Nothing is ever enough…

I always knew these cliches that spoke about expectation being the root cause of misery and others to the effect of that, but today I seriously sat down to think about it. There is at least a single or couple of people in your life that you have some sort of expectation from – and these according to you will not be something that drastic but some sort of basic understanding. I’m not god or even close to attaining any sort of saintly status, so I guess disappointment is part of life.

I’d promised never to write when in a bad mood or emotionally drained state but I am.
I am sick and tired of being the “understanding” one. The person who holds back emotions and feelings to keep everyone else in an emotionally balanced state.
Something’s gotta give!!!

How come the very people who claim to be closest to you fail to understand basic needs that you have? How come they are so consumed by taking all the time that they forget that time and again our expectation would be a listening ear or just a simple line of encouragement? Why is it that everytime I need someone strong to lean on for a bit – the only person I can count on is me?
Where the fuck is my solace? Where the hell is my break? Where in god’s name is my silver lining?
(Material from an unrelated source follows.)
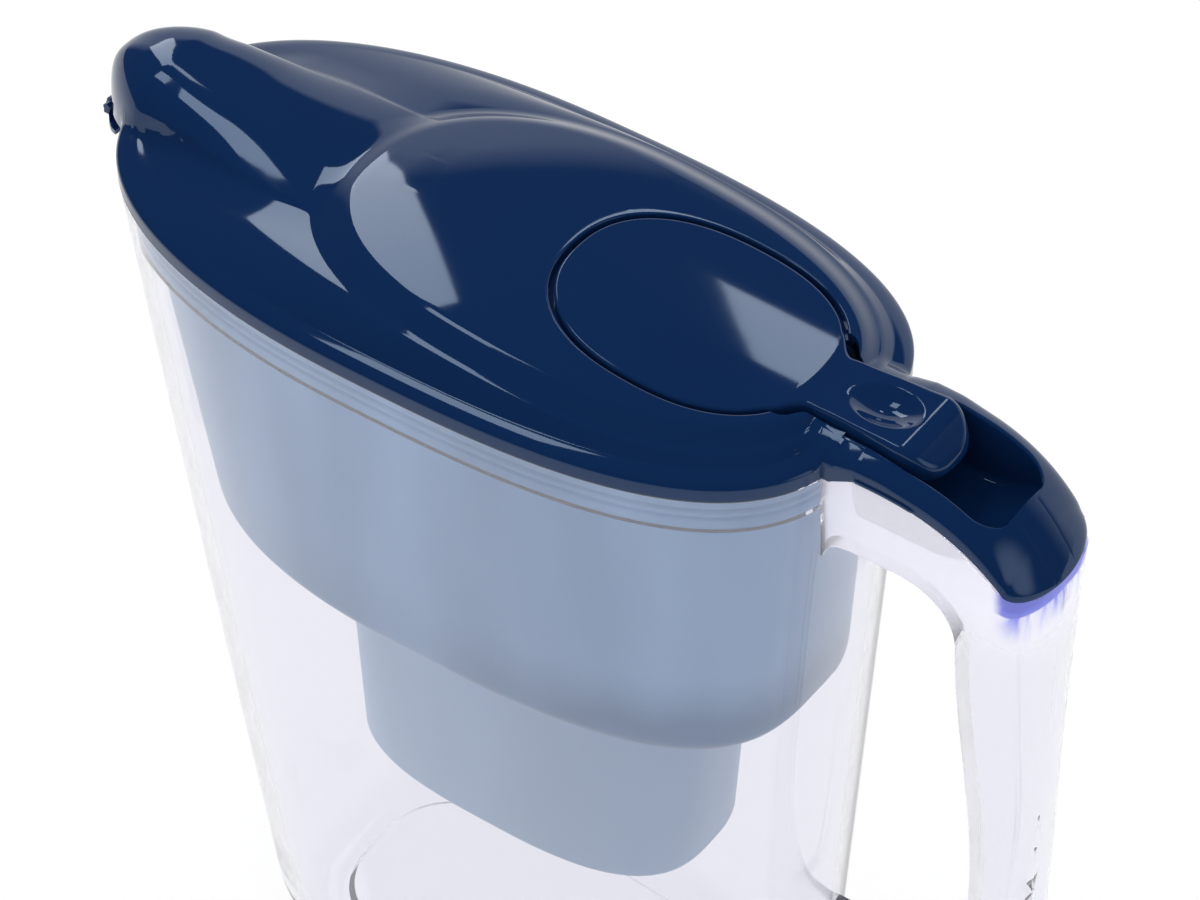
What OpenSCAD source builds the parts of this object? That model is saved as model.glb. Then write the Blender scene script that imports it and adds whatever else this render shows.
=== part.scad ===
// Water filter pitcher with a flip lid: a clear jug with a channel handle, a hopper that hangs in it,
// an oval filter cartridge in the hopper's cup, and a moulded lid with a rocking fill flap and a spout flap.
// Lengths in mm, angles in degrees. +X is the handle side, +Y is to the left of the pourer, +Z is up.

/* [Jug] */
// Height of the jug's rim above the table
jug_height = 236; // [210:1:260]
// Reach of the rim in front of the body's centre
rim_front = 101.7; // [96:0.1:106]
// Reach of the rim behind the body's centre
rim_rear = 108.5; // [104:0.1:112]
// Full width of the rim
rim_width = 107.8; // [104:0.1:112]
// Reach of the foot in front of the body's centre
foot_front = 58.3; // [52:0.1:66]
// Reach of the foot behind the body's centre
foot_rear = 97.4; // [92:0.1:101]
// Full width of the foot
foot_width = 90.8; // [86:0.1:96]
// Thickness of the jug's wall below the hopper's ledge
jug_wall = 3.2; // [2.9:0.1:3.6]
// Thickness of the jug's wall round the hopper's collar
rim_wall = 1.9; // [1.5:0.1:2.1]
// Thickness of the jug's floor
jug_floor = 3.2; // [2.4:0.1:5]
// Radius of the corner between the wall and the foot
foot_radius = 14; // [10:0.5:18]
// Height of the hollow under the jug
foot_recess = 2.4; // [1:0.1:4]
// Reach of the pouring lip past the rim
lip_reach = 7; // [5:0.1:8]
// Half width of the pouring lip
lip_half = 17; // [14:0.5:17.5]

/* [Handle] */
// Reach of the handle's back behind the body's centre
handle_back = 161.8; // [161:0.1:163]
// Half width of the handle under the lid
handle_half_top = 17.4; // [17.2:0.1:17.8]
// Half width of the handle at its foot
handle_half_low = 12.4; // [11:0.1:14]
// Thickness of the web that faces the jug
handle_web = 3; // [2.5:0.1:4]
// Thickness of the handle's sides and back
handle_flange = 2.4; // [2:0.1:2.6]
// Height of the handle's lower root above the table
handle_low = 38; // [30:1:60]

/* [Hopper] */
// Depth of the hopper below the rim
hopper_depth = 97; // [85:1:105]
// Depth of the cartridge cup below the hopper's floor
cup_depth = 68; // [60:1:76]
// Thickness of the hopper's wall
hopper_wall = 1.8; // [1.5:0.1:2.2]
// Height of the collar that rests on the jug's ledge
collar_height = 10.7; // [9:0.1:13]
// Thickness of the collar
collar_wall = 2; // [1.6:0.1:2.4]
// Half length of the cup at the hopper's floor
cup_half_length = 56; // [52:0.5:58]
// Half width of the cup at the hopper's floor
cup_half_width = 30; // [27:0.5:31]
// Draft of the cup from top to bottom, at each end
cup_draft = 5; // [3:0.1:6]

/* [Lid] */
// Thickness of the lid's shell
lid_wall = 2; // [1.6:0.1:2.4]
// Depth of the skirt that plugs into the hopper
skirt_depth = 5; // [4:0.5:9]
// Rise of the raised island above the lid's field
island_rise = 3.4; // [2:0.1:4.5]
// Width of the soft ramp up to the island, at its front
island_ramp = 10.5; // [4:0.5:12]
// Reach of the hood's nose past the rim
hood_reach = 12.9; // [12.5:0.1:14]
// Height of the hood's ridge above the rim
hood_height = 18.8; // [16:0.1:22]
// Half width of the hood
hood_half = 18; // [17:0.1:20]
// Half length of the fill flap
flap_half_length = 34.2; // [32:0.1:34.4]
// Half width of the fill flap
flap_half_width = 26.8; // [24:0.1:28]
// Gap round the fill flap
flap_gap = 1.2; // [0.9:0.1:1.5]
// Thickness of the flap's plate
flap_plate = 2.2; // [1.8:0.1:2.6]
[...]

It’s bloody totally unfair! I may not make sense to most who read this but to the few who do get it – I know why you get it!
This feeling of “Nothing is ever enough”. It’s the maddening silence of unanswered calls that over the years have now become some sort of habit. The feeling that makes you numb inside to a point that even the smallest sign of happiness sometimes is thought of as a mistake in the plan set from above.

There are times you just feel like standing up and leaving. Leaving everything and everyone. Leaving all the expectations you so effortlessly fulfil. Leaving it all! The only problem is – we’re eternal optimists having a bad day!


And hence we go back to the same shit day after day with hope that someday something might just change! Only time will tell… 

2 comments:

i Steven said...

well, thats life :)

Priyanka said...

Thanks for stating the obvious :)
Do i know you?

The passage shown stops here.